The PPP via Dr. Ramharack (a man who personally hates the PPP as I do and who is actually supporting the PPP for the simple reason that the permanent State institutions, both civil and military are overwhelmingly majority Black) is of course opportunistically demonizing Moses for making this comment.

 

This comment of Moses made several years ago is no surprise to me. If you can recall the many many times I have politely said Moses is not my type of Indian politician while going to lengths to not even seem to attack him. He's totally not trusted by me or by many Indians I know and will potentially not have the trust of Indian voters in this election because of his fundamentally inapposite approach to Indians. He doesn't fit. I'm even on the GNI record as puzzling you with my several statements which clearly state that I trust David Granger more on having a care for ordinary Indian people and their concerns than I do Moses, whom I like as a person and will trust as a person but can never bring myself to support and trust as a politician.

 

All that being said, the Coalition still retains my support because of David Granger.

 

I keep tellin ya'll that the Jaganites and the Jaganite philosophy are not liked among ordinary Indians. Ya'll don't like to listen when an Indian is being honest and telling ya'll things that contradict your personal long held views and analysis of tings. I suggest ya'll at least for self-interest adjust that attitude.

 

This is the most devastating argument employed so far against Moses. "I am not Indian" is a sentence known well to ordinary Indians and it is loathed as much as the speaker of such blasphemy.

 

The PPP is in Ramharack's debt for finding and publicizing this quote. And if Moses wasn't so committed to ideology (the ideology that caused him to make this blunder in the first place) he would have said something to smooth it over. But he said exactly what he meant to say. Unfortunately for him, Indians will interpret it exactly how he meant it to the Coalition's detriment. Moses does not think he made a blunder.

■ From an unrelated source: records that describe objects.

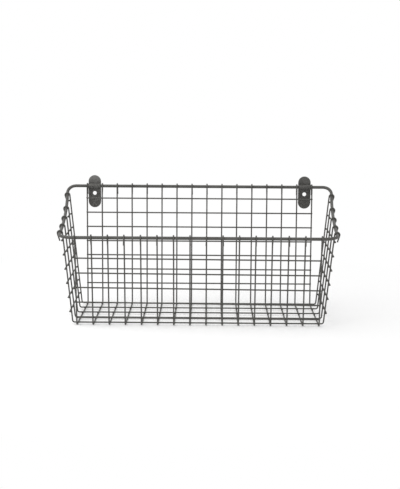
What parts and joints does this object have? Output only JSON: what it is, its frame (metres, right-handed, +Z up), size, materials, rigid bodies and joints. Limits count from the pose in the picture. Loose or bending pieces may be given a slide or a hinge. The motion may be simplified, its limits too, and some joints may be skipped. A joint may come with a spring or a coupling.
{
  "type": "wire wall basket",
  "caption": "Open wire storage basket with a high back and a low front, hung from its back rim by strap brackets that clip round the rim wire and take a wall screw each.",
  "frame": {"origin": "under the middle of the bounding box, on the surface that the basket's floor wires stand on", "axes": "+X along the wall, +Y from the low front to the wall side, +Z up"},
  "size_m": [0.3952, 0.188, 0.1913],
  "materials": {
    "wire_coating": "dark warm grey powder coat on steel wire, satin, with a faint metallic grain",
    "strap_coating": "dark grey powder coat on bent steel strap, satin, slightly lighter than the wires"
  },
  "bodies": {
    "basket": {"rim": "wire_coating", "long_wire_01": "wire_coating", "long_wire_02": "wire_coating", "long_wire_03": "wire_coating", "long_wire_04": "wire_coating", "long_wire_05": "wire_coating", "long_wire_06": "wire_coating", "long_wire_07": "wire_coating", "long_wire_08": "wire_coating", "long_wire_09": "wire_coating", "long_wire_10": "wire_coating", "long_wire_11": "wire_coating", "long_wire_12": "wire_coating", "long_wire_13": "wire_coating", "long_wire_14": "wire_coating", "long_wire_15": "wire_coating", "long_wire_16": "wire_coating", "cross_wire_1": "wire_coating", "cross_wire_2": "wire_coating", "cross_wire_3": "wire_coating", "cross_wire_4": "wire_coating", "cross_wire_5": "wire_coating", "back_rod_1": "wire_coating", "back_rod_2": "wire_coating", "back_rod_3": "wire_coating", "back_rod_4": "wire_coating", "back_rod_5": "wire_coating", "back_rod_6": "wire_coating", "back_rod_7": "wire_coating", "front_rod_1": "wire_coating", "front_rod_2": "wire_coating", "front_rod_3": "wire_coating", "front_rod_4": "wire_coating", "front_rod_5": "wire_coating", "left_side_rod_1": "wire_coating", "left_side_rod_2": "wire_coating", "left_side_rod_3": "wire_coating", "left_side_rod_4": "wire_coating", "left_side_rod_5": "wire_coating", "left_side_rod_6": "wire_coating", "left_side_rod_7": "wire_coating", "left_side_rod_8": "wire_coating", "right_side_rod_1": "wire_coating", "right_side_rod_2": "wire_coating", "right_side_rod_3": "wire_coating", "right_side_rod_4": "wire_coating", "right_side_rod_5": "wire_coating", "right_side_rod_6": "wire_coating", "right_side_rod_7": "wire_coating", "right_side_rod_8": "wire_coating"},
    "left_bracket": {"left_bracket": "strap_coating"},
    "right_bracket": {"right_bracket": "strap_coating"}
  },
  "joints": [
    {"name": "left_bracket_hinge", "type": "hinge", "parent": "basket", "child": "left_bracket", "pos_m": [-0.1545, 0.08915, 0.1758], "axis": [1, 0, 0], "range_deg": [-26, 320]},
    {"name": "right_bracket_hinge", "type": "hinge", "parent": "basket", "child": "right_bracket", "pos_m": [0.1545, 0.08915, 0.1758], "axis": [1, 0, 0], "range_deg": [-26, 320]}
  ]
}
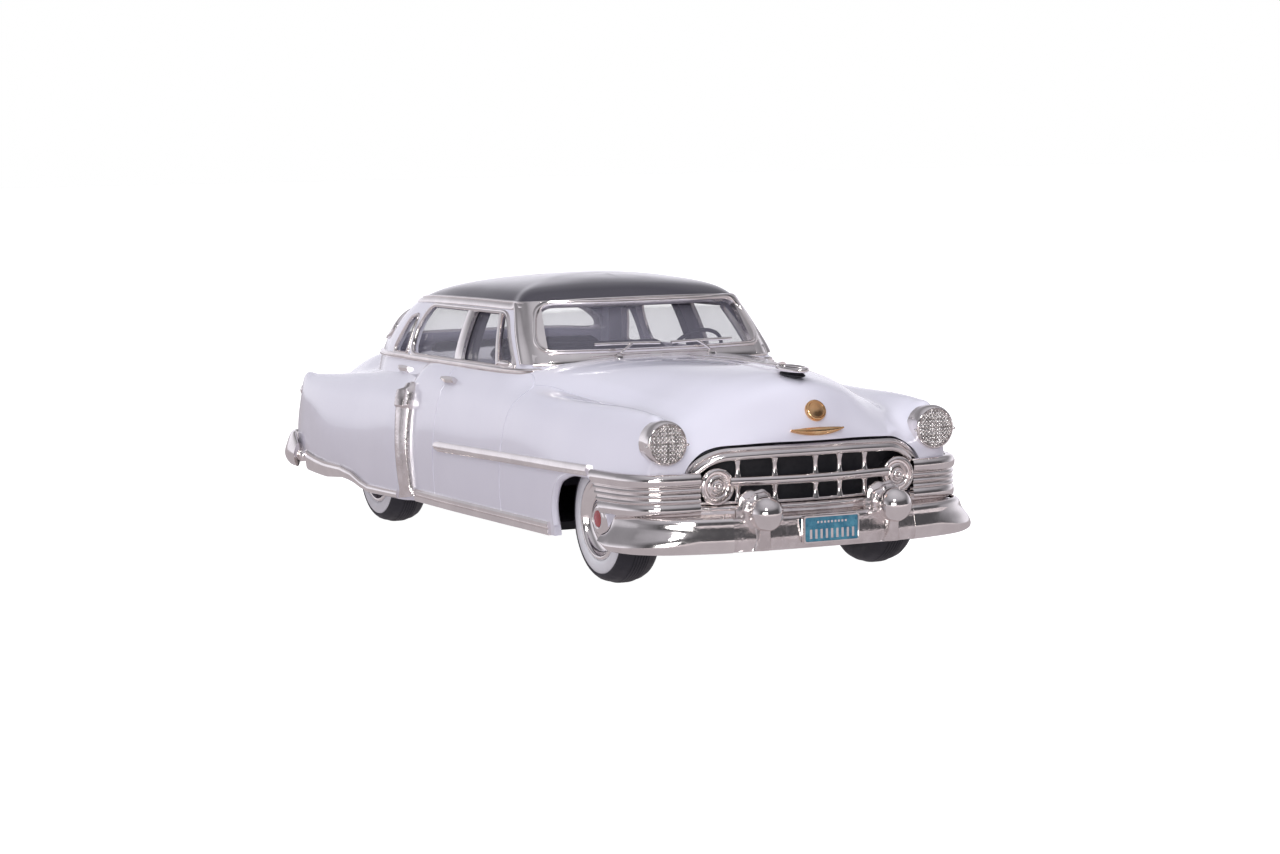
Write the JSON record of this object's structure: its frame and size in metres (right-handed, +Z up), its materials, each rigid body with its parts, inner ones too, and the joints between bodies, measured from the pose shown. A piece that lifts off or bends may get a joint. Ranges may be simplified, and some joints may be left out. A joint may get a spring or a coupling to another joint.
{
  "type": "diecast collector car",
  "caption": "Small diecast display model of an early-1950s two-tone saloon car with plated trim, rolling on two turning axles.",
  "frame": {"origin": "middle of the car on the surface it stands on", "axes": "+Z up, -Y towards the front bumper, +X towards the left side"},
  "size_m": [0.0494, 0.1332, 0.0357],
  "materials": {
    "body_paint": "high gloss white enamel on the body, black gloss enamel on the roof above the drip rail",
    "plated": "bright nickel plating, slightly grainy from the casting",
    "tyre": "matt black rubber",
    "whitewall": "satin white",
    "glazing": "clear moulded plastic with a faint grey tint",
    "interior": "satin dark grey paint",
    "backing": "matt black",
    "base": "satin black enamel",
    "steel": "turned steel",
    "gold": "polished gilt",
    "plate": "blue enamel in a raised plated border",
    "red_lens": "clear red lacquer"
  },
  "bodies": {
    "body": {"base_screw_front": "steel", "base_screw_rear": "steel", "baseplate": "base", "body_shell": "body_paint", "dashboard": "interior", "door_handle_front_left": "plated", "door_handle_front_right": "plated", "door_handle_rear_left": "plated", "door_handle_rear_right": "plated", "front_bumper": "plated", "front_plate": "plate", "front_seat": "interior", "gravel_guard_left": "plated", "gravel_guard_right": "plated", "grille": "plated", "grille_backing": "backing", "headlamp_left": "plated", "headlamp_right": "plated", "hood_medallion": "gold", "hood_ornament": "plated", "interior_tub": "interior", "parking_lamp_left": "plated", "parking_lamp_right": "plated", "rear_bumper": "plated", "rear_seat": "interior", "rear_window_glass": "glazing", "rocker_moulding_left": "plated", "rocker_moulding_right": "plated", "side_glazing_left": "glazing", "side_glazing_right": "glazing", "side_spear_left": "plated", "side_spear_right": "plated", "side_window_frame_left": "plated", "side_window_frame_right": "plated", "skirt_trim_left": "plated", "skirt_trim_right": "plated", "steering_wheel": "interior", "tail_lamp_left": "red_lens", "tail_lamp_right": "red_lens", "windscreen_frame": "plated", "windscreen_glass": "glazing", "wiper_left": "plated", "wiper_right": "plated", "wrap_trim_left": "plated", "wrap_trim_right": "plated"},
    "front_wheels": {"front_axle": "steel", "front_tyre_left": "tyre", "front_tyre_right": "tyre", "front_wheel_disc_left": "plated", "front_wheel_disc_right": "plated", "front_whitewall_left": "whitewall", "front_whitewall_right": "whitewall"},
    "rear_wheels": {"rear_axle": "steel", "rear_tyre_left": "tyre", "rear_tyre_right": "tyre", "rear_wheel_disc_left": "plated", "rear_wheel_disc_right": "plated", "rear_whitewall_left": "whitewall", "rear_whitewall_right": "whitewall"}
  },
  "joints": [
    {"name": "front_axle_spin", "type": "hinge", "parent": "body", "child": "front_wheels", "pos_m": [0, -0.0432, 0.0079], "axis": [1, 0, 0], "continuous": true},
    {"name": "rear_axle_spin", "type": "hinge", "parent": "body", "child": "rear_wheels", "pos_m": [0, 0.0316, 0.0079], "axis": [1, 0, 0], "continuous": true}
  ]
}
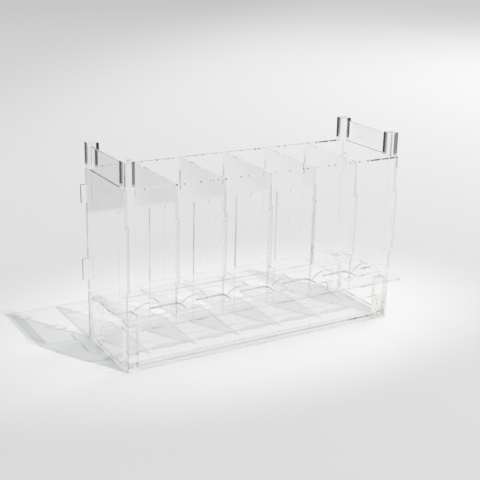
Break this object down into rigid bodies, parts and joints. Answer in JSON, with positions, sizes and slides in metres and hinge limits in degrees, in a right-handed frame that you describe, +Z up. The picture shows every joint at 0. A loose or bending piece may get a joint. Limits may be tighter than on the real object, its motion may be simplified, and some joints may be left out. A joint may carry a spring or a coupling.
{
  "type": "booster pack dispenser",
  "caption": "Stackable clear counter dispenser that holds card packs flat in open columns and gives the lowest pack out over a front lip.",
  "frame": {"origin": "middle of the overall outline, at the table", "axes": "+Z up, +X along the row of columns to the viewer's right, -Y towards the user"},
  "size_m": [0.451, 0.157, 0.2895],
  "materials": {
    "left_side_panel": "clear, polished faces",
    "right_side_panel": "clear, polished faces",
    "divider_1": "clear, polished faces",
    "divider_2": "clear, polished faces",
    "divider_3": "clear, polished faces",
    "divider_4": "clear, polished faces",
    "divider_5": "clear, polished faces",
    "front_panel": "clear, polished faces",
    "back_panel": "clear, polished faces",
    "pack_shelf": "clear, polished faces",
    "base_plate": "clear, polished faces",
    "front_skirt": "clear, polished faces",
    "left_lower_corner_key": "clear, polished faces",
    "left_upper_corner_key": "clear, polished faces",
    "right_lower_corner_key": "clear, polished faces",
    "right_upper_corner_key": "clear, polished faces",
    "pack_riser_1": "clear, polished faces",
    "pack_riser_2": "clear, polished faces",
    "pack_riser_3": "clear, polished faces",
    "pack_riser_4": "clear, polished faces",
    "pack_riser_5": "clear, polished faces",
    "pack_riser_6": "clear, polished faces",
    "front_left_foot": "clear, polished faces",
    "front_left_stacking_post": "clear, polished faces",
    "front_right_foot": "clear, polished faces",
    "front_right_stacking_post": "clear, polished faces",
    "back_left_foot": "clear, polished faces",
    "back_left_stacking_post": "clear, polished faces",
    "back_right_foot": "clear, polished faces",
    "back_right_stacking_post": "clear, polished faces",
    "left_stacking_plate": "clear, polished faces",
    "right_stacking_plate": "clear, polished faces"
  },
  "bodies": {
    "frame": {"left_side_panel": "left_side_panel", "right_side_panel": "right_side_panel", "divider_1": "divider_1", "divider_2": "divider_2", "divider_3": "divider_3", "divider_4": "divider_4", "divider_5": "divider_5", "back_panel": "back_panel", "pack_shelf": "pack_shelf", "base_plate": "base_plate", "front_skirt": "front_skirt", "left_lower_corner_key": "left_lower_corner_key", "left_upper_corner_key": "left_upper_corner_key", "right_lower_corner_key": "right_lower_corner_key", "right_upper_corner_key": "right_upper_corner_key", "pack_riser_1": "pack_riser_1", "pack_riser_2": "pack_riser_2", "pack_riser_3": "pack_riser_3", "pack_riser_4": "pack_riser_4", "pack_riser_5": "pack_riser_5", "pack_riser_6": "pack_riser_6", "front_left_foot": "front_left_foot", "front_left_stacking_post": "front_left_stacking_post", "front_right_foot": "front_right_foot", "front_right_stacking_post": "front_right_stacking_post", "back_left_foot": "back_left_foot", "back_left_stacking_post": "back_left_stacking_post", "back_right_foot": "back_right_foot", "back_right_stacking_post": "back_right_stacking_post", "left_stacking_plate": "left_stacking_plate", "right_stacking_plate": "right_stacking_plate"},
    "front_panel": {"front_panel": "front_panel"}
  },
  "joints": [
    {"name": "front_panel_lift", "type": "slide", "parent": "frame", "child": "front_panel", "axis": [0, 0, 1], "range_m": [0, 0.0065]}
  ]
}
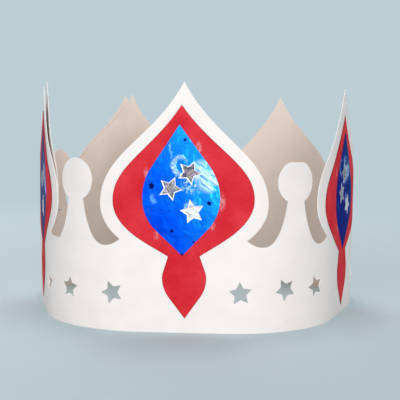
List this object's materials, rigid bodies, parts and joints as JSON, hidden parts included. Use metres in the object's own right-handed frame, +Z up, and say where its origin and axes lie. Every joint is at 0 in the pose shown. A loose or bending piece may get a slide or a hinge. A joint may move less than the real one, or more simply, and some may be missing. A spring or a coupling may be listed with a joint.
{
  "type": "paper crown",
  "caption": "Child's paper crown: a ring of white card with pointed peaks and ball finials, punched stars, red paper panels, blue foil leaves and silver star stickers.",
  "frame": {"origin": "on the table plane, under the middle of the crown's box", "axes": "+Z up, -Y out through the middle of peak 1 (the front peak), +X to the right seen from the front"},
  "size_m": [0.182, 0.1792, 0.1237],
  "materials": {
    "white_card": "smooth uncoated white card",
    "red_paper": "matt construction paper",
    "blue_foil": "glossy metallic foil paper",
    "silver_sticker": "silver foil sticker",
    "staple_wire": "bright wire"
  },
  "bodies": {
    "root": {"crown_band": "white_card", "closure_staple": "staple_wire", "red_panel_1": "red_paper", "foil_leaf_1": "blue_foil", "silver_star_1a": "silver_sticker", "silver_star_1b": "silver_sticker", "silver_star_1c": "silver_sticker", "red_panel_2": "red_paper", "foil_leaf_2": "blue_foil", "silver_star_2a": "silver_sticker", "silver_star_2b": "silver_sticker", "silver_star_2c": "silver_sticker", "red_panel_3": "red_paper", "foil_leaf_3": "blue_foil", "silver_star_3a": "silver_sticker", "silver_star_3b": "silver_sticker", "silver_star_3c": "silver_sticker", "red_panel_4": "red_paper", "foil_leaf_4": "blue_foil", "silver_star_4a": "silver_sticker", "silver_star_4b": "silver_sticker", "silver_star_4c": "silver_sticker", "red_panel_5": "red_paper", "foil_leaf_5": "blue_foil", "silver_star_5a": "silver_sticker", "silver_star_5b": "silver_sticker", "silver_star_5c": "silver_sticker"}
  },
  "joints": []
}
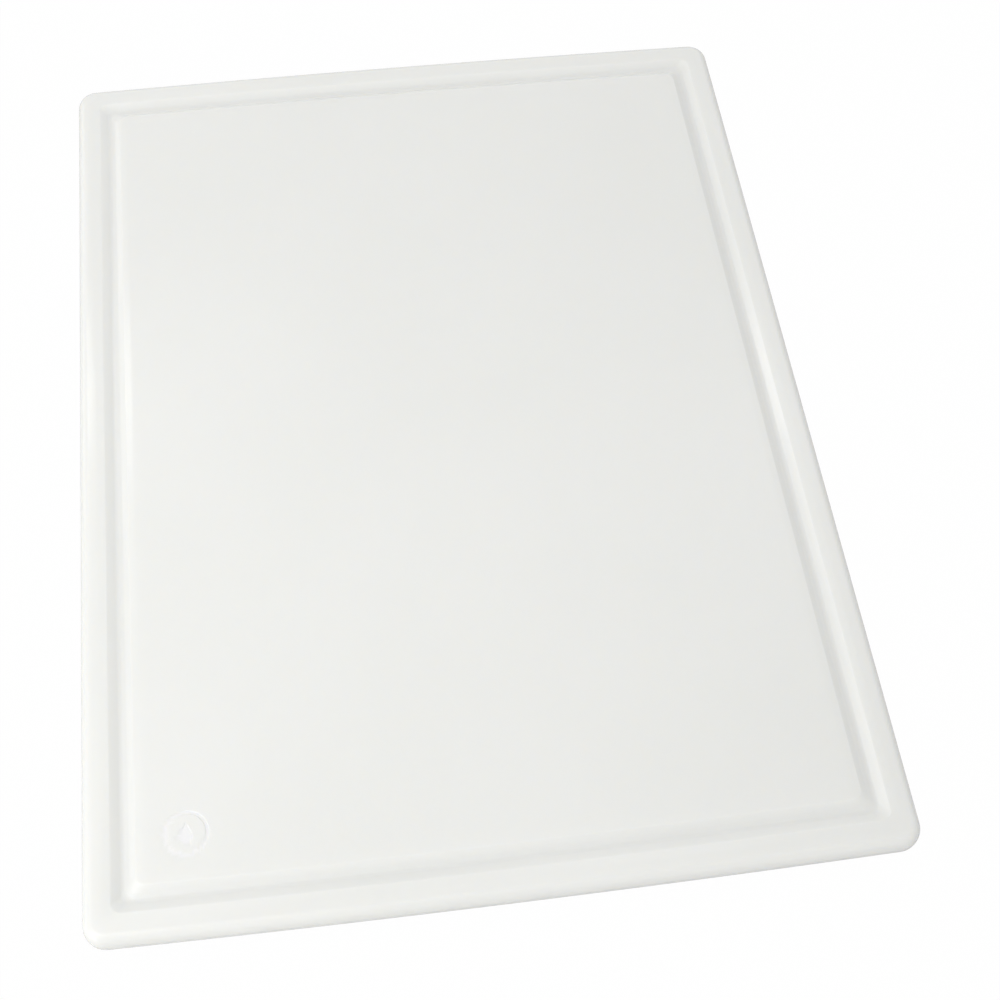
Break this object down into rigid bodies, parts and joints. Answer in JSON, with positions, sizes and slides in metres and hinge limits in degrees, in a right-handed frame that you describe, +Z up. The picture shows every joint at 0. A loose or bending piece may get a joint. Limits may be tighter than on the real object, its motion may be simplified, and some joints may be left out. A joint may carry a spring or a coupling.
{
  "type": "cutting board",
  "caption": "Rectangular white plastic cutting board with rounded edges and a juice groove running all the way round the cutting field.",
  "frame": {"origin": "centre of the flat underside, at the height of the surface the board lies on", "axes": "+Z up out of the cutting face, +Y along the long side, +X across the short side"},
  "size_m": [0.381, 0.508, 0.0127],
  "materials": {
    "white_polyethylene": "satin moulded, faint fine texture on the cutting field"
  },
  "bodies": {
    "root": {"board": "white_polyethylene"}
  },
  "joints": []
}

This is the problem. He said what he believes and believes what he said. This accurately represents the Moses that people know politically. And we doan like it.

 

I believe redux laughed when I suggested the Coalition make a "hard Indian" argument for itself. Well, here is the PPP (who Indians think are anti-Indian to begin with) making a "hard Indian" argument against the Coalition.

 

Moses and his Jaganites are may cost the Coalition a victory for the simple reason that they mistake ideology for campaign strategy and they are immune to responding to the emotions of Indian people.

 

Ayuh try wid duh "I am not Indian" ting.